I’m going to share an honest truth with you. Sometimes, I’m bothered by Facebook photos. I can admit this because I’m going to share a confession of my own. Photos only tell the story we want to share. Your Facebook timeline is probably filled with photos of your friends’ kids – smiling, sharing some sweet, parental moment. If you’re a parent yourself, you’ve probably felt that inferiority complex that comes from seeing all the wonderful moments everyone else is sharing with their kids. Or maybe it’s guilt because you’re scanning Facebook as you share a Tostino pizza with your toddler at lunch and you see photos of other moms who are whipping up homemade, healthy concoctions that look like circus animals for their kids. You know what I’m talking about.
And it’s not that you don’t share equally as meaningful moments with your children. You do. But now you feel like you have to capture every one of them to verify to the rest of the online world that you are a good parent. Because for some reason, having your kid love you for the one you are is no longer enough.
So, now you’re trying to capture all the good times in order to prove to yourself and the world that your kids are awesome and they are that way because you rock as a parent. You’re burning up Pinterest and Instagram and racking up the comments on how awesome you and your life are.
Don’t get me wrong. I think we should all strive to be the best parents we can be… but we should do that for our kids, not for each other. And in the end, I’m not opposed to seeing photos of meaningful moments… I’d just like to see us be more honest about what usually bookends that photo we captured and posted for everyone to see. Sure, posting a photo of my toddler still in his PJs at 1pm while he’s playing Wii, or of me frazzled and impatient with him in the grocery store isn’t as glamorous, but wouldn’t it be more honest? I can tell you there are more moments like those than there are of us making Pinterest crafts or having picnics in sheet forts in the living room.

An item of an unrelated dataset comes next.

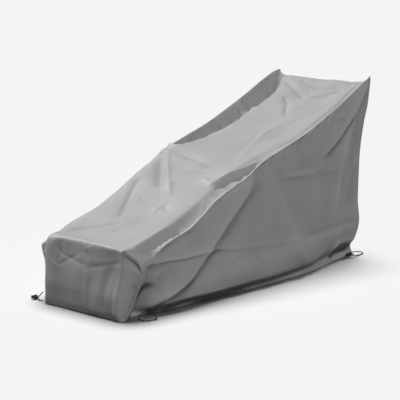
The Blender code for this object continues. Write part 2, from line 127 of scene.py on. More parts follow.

Yesterday, I posted this photo on Facebook.
It looks fun, right? If someone else posted this photo, I’d look at it and imagine the sweet time it must have been between parent and child while they were playing in the snow and spending time together. Here’s the truth: I promised Drew we’d go out and play in the snow because I had been sick with pneumonia for two weeks and I thought it would be good for him to do something besides play Wii and watch videos for a change. So, we bundled up and went out to build a snowman together. It turned out, Drew didn’t actually want to build a snowman. He wanted to rummage through the toys and junk in the garage and throw golf balls and other crap out into the snow. Have you ever tried to find golf balls in the snow? So, I spent my time building the snowman… because dammit, we were out there to build a snowman… all the while, fussing at him to stop dragging crap out of the garage. His mittens kept falling off and he’d burst out crying because his hands were going to get cold. I tried to get him to help with the snowman, but all he wanted to do was whack the snowman with a golf club. I guess it’s like a block tower for a boy- you build it to knock it down. Honestly, I couldn’t get that snowman built fast enough… because I was not having as much fun as I anticipated. But, as soon as I was finished, I grabbed the camera to capture the moment I wanted it to be- a moment that reflected good times. The truth is, it was anything but.
I guess my point is that although a picture can paint a thousand words, those words can be a bunch of malarkey. Don’t believe everything you see on Facebook. And, let’s take the pressure off of everyone else who feels they don’t live up to our conveyed experiences. Instead of only capturing and sharing those special moments, let’s share the plain ‘ole mediocre truth. Life is challenging. Most days we don’t have time for Pinterest activities, making homemade playdoh, or funny face pancakes. You can bet your ass we’ll post that photo when we do… but most days, we’re pretty boring. And that is normal. Embrace and share your normal.